This past year has been a banner year for new EMS books, memoirs and fiction. Each book that reaches an audience outside of the EMS world increases the public’s understanding of what we do and hopefully, increases their respect for us. Here is a roundup of recent books.
Lights and Sirens: The Education of a Paramedic by Kevin Grange published by Berkley. This a great account of a young man going through paramedic school. I reviewed it in more detail in this post:
Lights and Sirens
A Thousand Naked Strangers: A Paramedic’s Wild Ride to the Edge and Back by Kevin Hazzard published by Scribner. This is also a tremendously well written book covering the EMS career of an Atlanta, Georgia paramedic from eager EMT to eventual burn out and fade away nearly a decade later.
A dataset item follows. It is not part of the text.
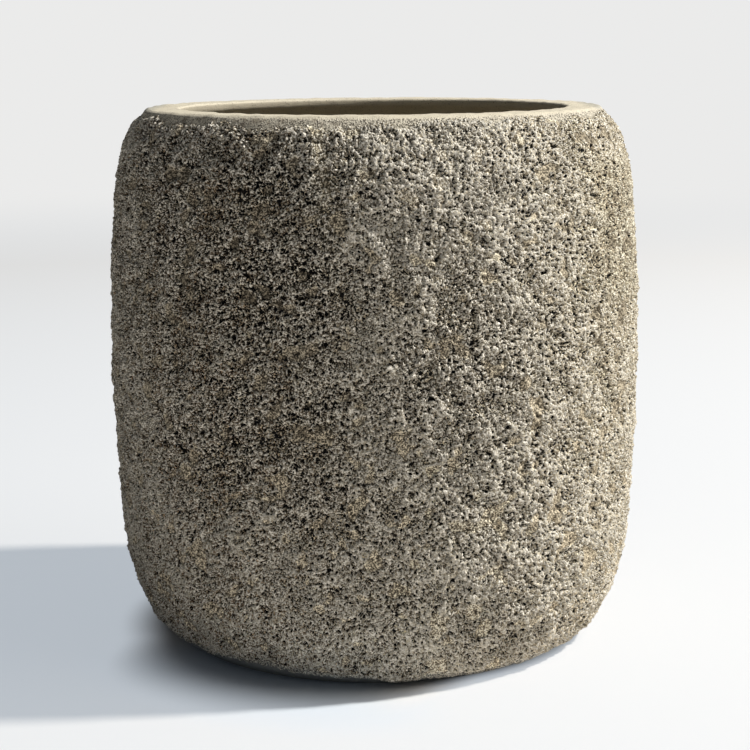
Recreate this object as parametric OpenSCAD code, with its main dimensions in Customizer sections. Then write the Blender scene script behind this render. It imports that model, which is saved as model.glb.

Our friend Michael Morse of the Rescuing Providence blog has had his first two excellent books Rescuing Providence and Rescue 1 Responding combined into one book and published by Post Hill Press and distributed by Simon and Shuster. Morse also recently published City Life, the 3rd in his series looking at EMS in Providence, R.I. I reviewed Rescue 1 Responding in this post:
Responding
If you like fiction, Katherine Howell, a former Australian paramedic, has published several crime mystery novels with EMS subject matter. The 6th book in her series featuring Detective Ella Marconi is Web of Deceit, published by MacMillan. She is an excellent writer, who’s books I have reviewed multiple times in the past on these pages. If you like crime novels, you can’t go wrong with Howell. Here is my review of her first novel back in 2007:
Frantic
Lastly, my second work of EMS fiction was published digitally this year by Dystel and Goderich. Diamond in the Rough tells the story of a young EMT’s wayward journey through EMS. It takes place in Hartford in the similar setting to my first novel, Mortal Men: Paramedics on the Streets of Hartford. The book has caused some controversy because the EMT narrator is a thief, who steals from his patients. He, of course, eventually pays the price for his actions, but he does, despite his crimes, manage to find some redemption and a path toward grace. After writing two nonfiction books about EMS in Hartford, I have turned to fiction because it offers a freer reign to explore the world of EMS and tell atypical stories. I am currently at work on a third EMS novel also set in Hartford.